Comment collaborez-vous avez les jeunes? Vous les consultez, ou bien est-ce qu’ils et elles participent à la programmation? Le Museum aan de Stroom à Anvers a réuni un groupe de jeunes chargé d’organiser les nocturnes. Est-ce que le Beursschouwburg a déjà envisagé un dispositif semblable ?
Principalement, on s’adresse à elles et eux comme public, ils et elles participent à nombre de nos activités, mais nous travaillons aussi avec de nombreux collectifs que nous invitons à proposer une carte blanche, ou bien nous accueillons leur festival et collaborons avec elles et eux dans ce cadre. Mais nous n’inventons pas la poudre : nous savons qu’il existe de nombreux collectifs très actifs sur le terrain qui font du bon travail avec les jeunes. Il s’agit plutôt d’aller à leur rencontre et de les inviter à collaborer avec nous. Malheureusement, nous n’avons pas les capacités ou les ressources pour mener un projet comme celui du Museum aan de Stroom, parce qu’il faudrait alors tout un programme d’accompagnement.
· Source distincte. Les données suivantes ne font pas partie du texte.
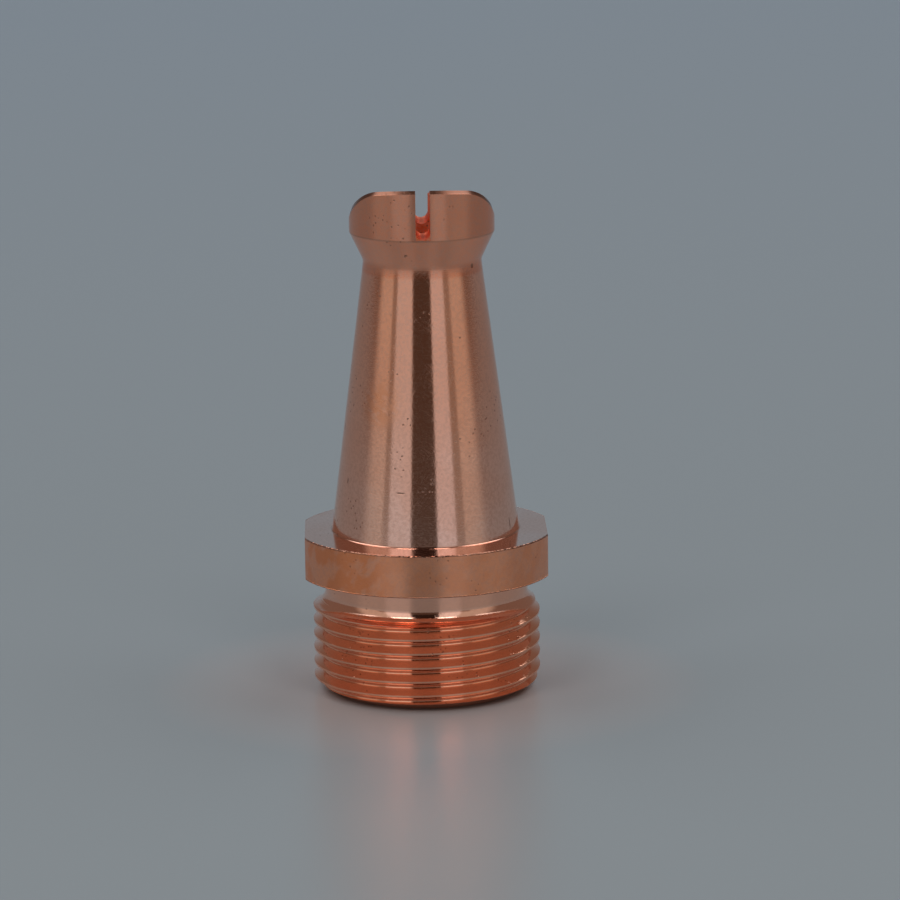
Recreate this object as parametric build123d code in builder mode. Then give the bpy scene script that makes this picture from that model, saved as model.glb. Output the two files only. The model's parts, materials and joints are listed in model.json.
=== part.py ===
from build123d import *
import os
from math import acos, cos, degrees, radians, sin, tan

# Laser welding nozzle, turned from one bar of copper, in millimetres.
# It stands on its threaded end: Z is the beam's axis and Z = 0 is the base face.
# The front of the nozzle, where the end face is highest, looks along -Y.

# Threaded end, M16 with a fine pitch of 1 mm, held at its major diameter
thread_diameter = 16.0
thread_length = 6.15
lead_in_width = 1.3
lead_in_height = 0.8
relief_depth = 0.85
relief_width = 2.3
relief_round = 1.0

# Flange that seats on the welding head, with two flats for a wrench
flange_diameter = 18.0
flange_thickness = 3.0
across_flats = 17.0
flange_edge_break = 0.2

# Tapered body between the flange and the neck
cone_base_diameter = 13.2
cone_length = 18.45
cone_foot_round = 0.2

# Neck and the wider head at the tip
neck_diameter = 8.25
neck_length = 0.75
head_flare_length = 2.0
head_diameter = 10.15
head_wall_length = 3.55

# End face: it falls away towards the back, and its two sides are rounded
end_face_slope = 10.0
tip_corner_radius = 2.1
tip_corner_overhang = 0.1
tip_edge_break = 0.25

# Slot through the tip, front to back, with a round bottom
slot_width = 1.0
slot_depth = 3.45

# Beam and gas passage: a plain inlet bore, a long taper and a plain tip bore
inlet_diameter = 11.0
inlet_length = 8.0
inlet_edge_break = 0.3
tip_bore_diameter = 4.0
tip_bore_length = 5.0

# Levels along the axis, stacked up from the base face
relief_level = thread_length
seat_level = relief_level + relief_width
flange_top = seat_level + flange_thickness
neck_level = flange_top + cone_length
flare_level = neck_level + neck_length
head_level = flare_level + head_flare_length
tip_level = head_level + head_wall_length

thread_radius = thread_diameter / 2
relief_radius = thread_radius - relief_depth
flange_radius = flange_diameter / 2
cone_base_radius = cone_base_diameter / 2
neck_radius = neck_diameter / 2
head_radius = head_diameter / 2
inlet_radius = inlet_diameter / 2
tip_bore_radius = tip_bore_diameter / 2

# The round of the relief groove starts square to its floor and ends on the thread's crest
relief_turn = acos(1 - relief_depth / relief_round)
relief_round_start = relief_level + relief_round * sin(relief_turn)

# Overshoot of the cutting shapes past the metal that they remove
overshoot = 1.0

with BuildPart() as nozzle:
    # Outside, as one turned profile from the base face to the tip
    with BuildSketch(Plane.XZ):
        with BuildLine():
            Polyline(
                (0, 0),
                (thread_radius - lead_in_width, 0),
                (thread_radius, lead_in_height),
                (thread_radius, relief_level),
            )
            JernArc(
                start=(relief_radius, relief_round_start),
                tangent=(0, -1),
                radius=relief_round,
                arc_size=degrees(relief_turn),
            )
            Polyline(
                (relief_radius, relief_round_start),
                (relief_radius, seat_level),
                (flange_radius, seat_level),
                (flange_radius, flange_top),
                (cone_base_radius, flange_top),
                (neck_radius, neck_level),
                (neck_radius, flare_level),
                (head_radius, head_level),
                (head_radius, tip_level),
                (0, tip_level),
                (0, 0),
            )
        make_face()
    revolve(axis=Axis.Z)

    # Broken edges of the flange, and the small round where the body rises from it
    turned_edges = nozzle.edges().filter_by(GeomType.CIRCLE)
    flange_edges = turned_edges.group_by(SortBy.RADIUS)[-1]
    cone_foot = turned_edges.filter_by_position(Axis.Z, flange_top, flange_top)
    cone_foot = cone_foot.sort_by(SortBy.RADIUS)[0]
    fillet(cone_foot, radius=cone_foot_round)
    chamfer(flange_edges, length=flange_edge_break)

    # Two flats, milled square to X through the whole thickness of the flange
    with BuildSketch(Plane.XY.offset(seat_level)):
        with GridLocations(across_flats + flange_diameter, 0, 2, 1):
            Rectangle(flange_diameter, flange_diameter)
    extrude(amount=flange_thickness, mode=Mode.SUBTRACT)

    # End face with rounded sides, cut along one direction that falls towards the back.
    # The side rounds turn upright just outside the head, so they cross its wall at an edge.
    slope = radians(end_face_slope)
    cut_run = head_diameter + overshoot
    cut_top = tip_level + cut_run * tan(slope)
    round_side = head_radius + tip_corner_overhang
    cut_side = round_side + overshoot
    round_start = tip_level - tip_corner_radius
    face_half_width = round_side - tip_corner_radius
    with BuildSketch(Plane.XZ.offset(head_radius)):
        with BuildLine():
            Line((-face_half_width, tip_level), (face_half_width, tip_level))
            RadiusArc(
                (face_half_width, tip_level),
                (round_side, round_start),
                tip_corner_radius,
            )
            Polyline(
                (round_side, round_start),
                (cut_side, round_start),
                (cut_side, cut_top),
                (-cut_side, cut_top),
                (-cut_side, round_start),
                (-round_side, round_start),
            )
            RadiusArc(
                (-round_side, round_start),
                (-face_half_width, tip_level),
                tip_corner_radius,
            )
        make_face()
    extrude(
        amount=cut_run / cos(slope),
        dir=(0, cos(slope), -sin(slope)),
        mode=Mode.SUBTRACT,
    )

    # Broken rim, where the end face and its two side rounds meet the wall of the head
    wall = nozzle.faces().filter_by(GeomType.CYLINDER).sort_by(Axis.Z)[-1]
    rim_edges = wall.edges().filter_by(GeomType.LINE, reverse=True)
    rim_edges = rim_edges.filter_by(lambda edge: edge.center().Z > head_level + tip_edge_break)
    chamfer(rim_edges, length=tip_edge_break)

    # Passage for the beam and the gas, bored from the base face to the tip
    with BuildSketch(Plane.XZ):
        with BuildLine():
            Polyline(
                (0, 0),
                (inlet_radius + inlet_edge_break, 0),
                (inlet_radius, inlet_edge_break),
                (inlet_radius, inlet_length),
                (tip_bore_radius, tip_level - tip_bore_length),
                (tip_bore_radius, tip_level),
                (0, tip_level),
                (0, 0),
            )
        make_face()
    revolve(axis=Axis.Z, mode=Mode.SUBTRACT)

    # Slot across the tip, open above, its bottom a half round
    slot_bottom = tip_level - slot_depth
    slot_round = slot_width / 2
    with BuildSketch(Plane.XZ):
        with Locations((0, slot_bottom + slot_round)):
            Circle(slot_round)
            Rectangle(slot_width, slot_depth, align=(Align.CENTER, Align.MIN))
    extrude(amount=head_radius + overshoot, both=True, mode=Mode.SUBTRACT)

nozzle.part.label = "nozzle"
os.makedirs("parts", exist_ok=True)
export_step(nozzle.part, "parts/nozzle.step")
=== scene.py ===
# %% [markdown]
# # A laser welding nozzle in turned copper
#
# The real thing is one piece. It is turned from a bar of copper on a lathe, bored through,
# threaded, and then milled: two flats on the flange, a sloping end face, and a slot.
#
# The steps here follow the workshop. A profile is spun round the axis, as the lathe does it,
# and then cutters take metal away, as the mill does it.

# %% Load the frame
import json
from math import acos, cos, degrees, pi, radians, sin, sqrt, tan

import bmesh
import bpy
from mathutils import Matrix, Vector

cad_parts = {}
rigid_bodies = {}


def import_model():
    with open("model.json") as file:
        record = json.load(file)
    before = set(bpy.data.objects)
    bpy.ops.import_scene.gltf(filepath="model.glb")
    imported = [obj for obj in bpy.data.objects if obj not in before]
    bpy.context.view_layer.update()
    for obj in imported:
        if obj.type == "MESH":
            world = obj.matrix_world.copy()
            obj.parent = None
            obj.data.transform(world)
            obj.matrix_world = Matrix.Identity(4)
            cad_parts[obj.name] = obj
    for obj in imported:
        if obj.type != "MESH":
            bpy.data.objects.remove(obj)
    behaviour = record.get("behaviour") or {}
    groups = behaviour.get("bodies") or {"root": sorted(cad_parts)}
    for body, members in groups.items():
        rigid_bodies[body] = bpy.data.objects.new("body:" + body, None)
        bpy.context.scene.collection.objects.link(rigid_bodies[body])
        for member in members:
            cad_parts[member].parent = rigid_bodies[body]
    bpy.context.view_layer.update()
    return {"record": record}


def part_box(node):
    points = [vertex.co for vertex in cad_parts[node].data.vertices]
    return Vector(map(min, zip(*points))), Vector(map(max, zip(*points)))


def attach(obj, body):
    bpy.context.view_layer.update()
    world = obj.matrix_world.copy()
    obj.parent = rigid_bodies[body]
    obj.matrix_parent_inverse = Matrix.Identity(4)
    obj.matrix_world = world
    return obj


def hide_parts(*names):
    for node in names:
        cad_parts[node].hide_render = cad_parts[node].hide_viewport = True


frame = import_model()
node_low, node_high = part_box("nozzle")
mounts = {mount["name"]: mount for mount in frame["record"]["mounts"]}
to_mm = 1000

# %% [markdown]
# ## The camera
#
# Small parts are photographed from some way off with a long lens, so the sides stay nearly
# parallel. The place below was found by fitting a pinhole camera to the outline of the part
# in the photograph. It stands in front, looks down by twelve degrees, and leans a little.

# %% Stand the camera in front
camera_distance = 0.32393
camera_height = 0.08619
look_down = 0.2105
look_aside = 0.0055
camera_roll = -0.0118
camera_turn = -0.0155
focal_in_frames = 5.2382

forward = Vector((
    sin(look_aside) * cos(look_down),
    cos(look_aside) * cos(look_down),
    -sin(look_down),
))
level_right = Vector((cos(look_aside), -sin(look_aside), 0))
level_up = level_right.cross(forward)
right = cos(camera_roll) * level_right + sin(camera_roll) * level_up
up = cos(camera_roll) * level_up - sin(camera_roll) * level_right

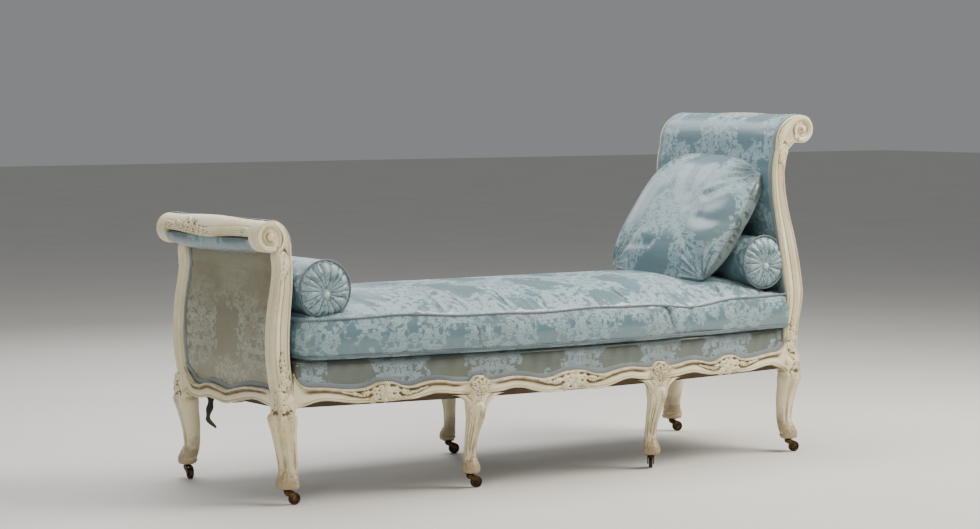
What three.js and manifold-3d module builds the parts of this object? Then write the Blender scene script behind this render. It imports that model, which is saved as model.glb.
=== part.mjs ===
// A painted daybed on seven cabriole legs: two scrolled ends of unequal height, a bowed and serpentine
// front rail, a stuffed seat, a loose squab, two bolsters and a square pillow, all standing on castors.
// Millimetres, +Z up, the length along X (low end at -X), the front facing -Y.
import * as THREE from "three";
import { mergeVertices } from "three/addons/utils/BufferGeometryUtils.js";
import Module from "manifold-3d";

const wasm = await Module();
wasm.setup();

// Driving sizes of the frame
const postSpan = 1812; // centre to centre of the corner posts, along the length
const postDepth = 556; // centre to centre of the corner posts, front to back
const postSize = 54; // side of a corner post
const postRise = 7; // top of a corner post above the rails' top, where the upright stands on it
const midLegSpan = 650; // centre to centre of the two middle front legs
const midPostSize = 56; // side of a middle leg's post
const bowDepth = 90; // how far the front rail swells forward of its ends, in plan
const railSetback = 5; // front rail's face behind the corner posts' face
const joinGap = 0.3; // clearance at every glued joint
const overrun = 5; // how far a cutter reaches past what it cuts

// Rails
const railTop = 305; // height of the upper edge at the bottom of its wave
const railHigh = 40; // upper to lower edge
const railDepth = 42; // front face to back
const railShelfDrop = 22; // rebate that carries the webbing, below the rails' top
const railLip = 12; // thickness of the moulded lip in front of the rebate
const railCoreDrop = 3; // straight lower edge of the unpainted core below the moulded edge
const coreSetback = 14; // core behind the moulded face
const waveHeight = 16; // rise and fall of the serpentine edges
const endRailProud = 4; // end rail's face beyond the corner posts' face
const beadProud = 2;
const coveDepth = 7;
const beadHeight = 10;
const backRailHigh = 44;
const tenonThick = 12;
const tenonHigh = 15;
const tenonLong = 20;
const braceWide = 44;
const braceHigh = 20;

// Legs
const footInsetX = 6; // corner foot inboard of its post, along the length
const footSplayY = 12; // corner foot outboard of its post, front to back
const midFootSetback = 22; // middle front foot behind its post
const legSides = 16;
const cornerAcross = 62; // width of a corner foot
const cornerThick = 48; // thickness of a corner foot along its splay
const midAcross = 46;
const midThick = 42;
const legSweep = 15;
const midSweep = 9; // sweep of the S between ankle and foot
const postDrop = 46; // where the post begins, below the rails' top
const kneeHigh = 17; // the leg's swell into its post
const cartoucheRise = 18; // above the rails' top
const cartoucheWide = 68;
const cartoucheThick = 13;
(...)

Côté francophone nous nous référons autant que possible aux « droits culturels » : dans votre travail au sein du Beursschouwburg, est-ce que c’est un référentiel que vous mobilisez beaucoup ?
Je pense à l’Article 23 de notre constitution qui garantit à tou·tes les Belges le droit de participer à la vie culturelle : bien sûr que c’est important. En néerlandais il y a un très joli mot qui n’a pas vraiment de traduction en français ou en anglais : il s’agit de draagvlak. Ça signifie quelque chose comme « socle de soutien ». Eh bien les arts ont besoin de draagvlak, ils ont besoin d’être partagés, compris, appréciés par de nombreuses personnes. Et s’ils ne s’adaptent pas aux changements sociaux et démographiques pour inclure certaines populations, alors ils courent le risque de devenir inutiles.